Exercise objective
Would you return the complete listing below word for word?
========
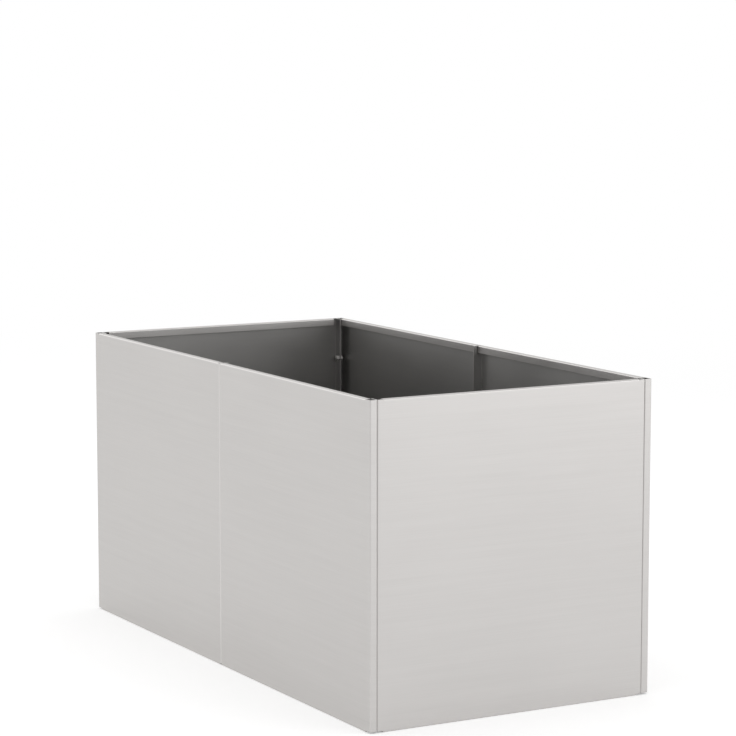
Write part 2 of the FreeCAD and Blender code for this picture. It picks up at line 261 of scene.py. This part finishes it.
def round_bends(piece, gets_highlight):
    """Bevel all fold lines, and mark the bends with a painted highlight in an attribute."""
    bpy.ops.mesh.select_mode(type="EDGE")
    bpy.ops.mesh.select_all(action="DESELECT")
    bpy.ops.mesh.edges_select_sharp(sharpness=QUARTER / 2)
    bpy.ops.mesh.bevel(
        offset=OUTER_BEND,
        offset_type="OFFSET",
        segments=BEND_STEPS,
        profile=0.5,
        affect="EDGES",
    )
    mesh = bmesh.from_edit_mesh(piece.data)
    layer = mesh.verts.layers.float.new("seam_highlight")
    for corner in mesh.verts:
        in_bend = all(face.select for face in corner.link_faces)
        corner[layer] = in_bend and gets_highlight(corner.co)
    bmesh.update_edit_mesh(piece.data)


# %% Give the sheet its thickness
GAUGE = 0.001


def finish_modifiers(piece):
    """Apply all the modifiers of a piece."""
    take(piece)
    for modifier in list(piece.modifiers):
        bpy.ops.object.modifier_apply(modifier=modifier.name)


def thicken(piece):
    """Give the sheet its gauge, with the other side of the steel in the second slot."""
    take(piece)
    for name in ("outside", "inside"):
        piece.data.materials.append(bpy.data.materials.new(name))
    gauge = piece.modifiers.new("gauge", "SOLIDIFY")
    gauge.thickness = GAUGE
    gauge.offset = -1
    gauge.use_even_offset = True
    gauge.material_offset = 1
    finish_modifiers(piece)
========
Reply
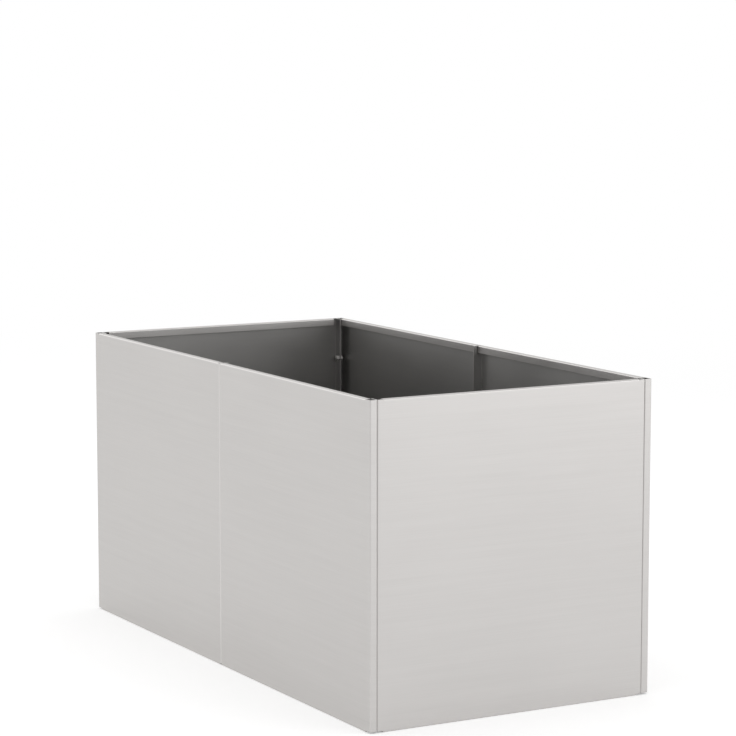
Write part 2 of the FreeCAD and Blender code for this picture. It picks up at line 261 of scene.py. This part finishes it.
def round_bends(piece, gets_highlight):
    """Bevel all fold lines, and mark the bends with a painted highlight in an attribute."""
    bpy.ops.mesh.select_mode(type="EDGE")
    bpy.ops.mesh.select_all(action="DESELECT")
    bpy.ops.mesh.edges_select_sharp(sharpness=QUARTER / 2)
    bpy.ops.mesh.bevel(
        offset=OUTER_BEND,
        offset_type="OFFSET",
        segments=BEND_STEPS,
        profile=0.5,
        affect="EDGES",
    )
    mesh = bmesh.from_edit_mesh(piece.data)
    layer = mesh.verts.layers.float.new("seam_highlight")
    for corner in mesh.verts:
        in_bend = all(face.select for face in corner.link_faces)
        corner[layer] = in_bend and gets_highlight(corner.co)
    bmesh.update_edit_mesh(piece.data)


# %% Give the sheet its thickness
GAUGE = 0.001


def finish_modifiers(piece):
    """Apply all the modifiers of a piece."""
    take(piece)
    for modifier in list(piece.modifiers):
        bpy.ops.object.modifier_apply(modifier=modifier.name)


def thicken(piece):
    """Give the sheet its gauge, with the other side of the steel in the second slot."""
    take(piece)
    for name in ("outside", "inside"):
        piece.data.materials.append(bpy.data.materials.new(name))
    gauge = piece.modifiers.new("gauge", "SOLIDIFY")
    gauge.thickness = GAUGE
    gauge.offset = -1
    gauge.use_even_offset = True
    gauge.material_offset = 1
    finish_modifiers(piece)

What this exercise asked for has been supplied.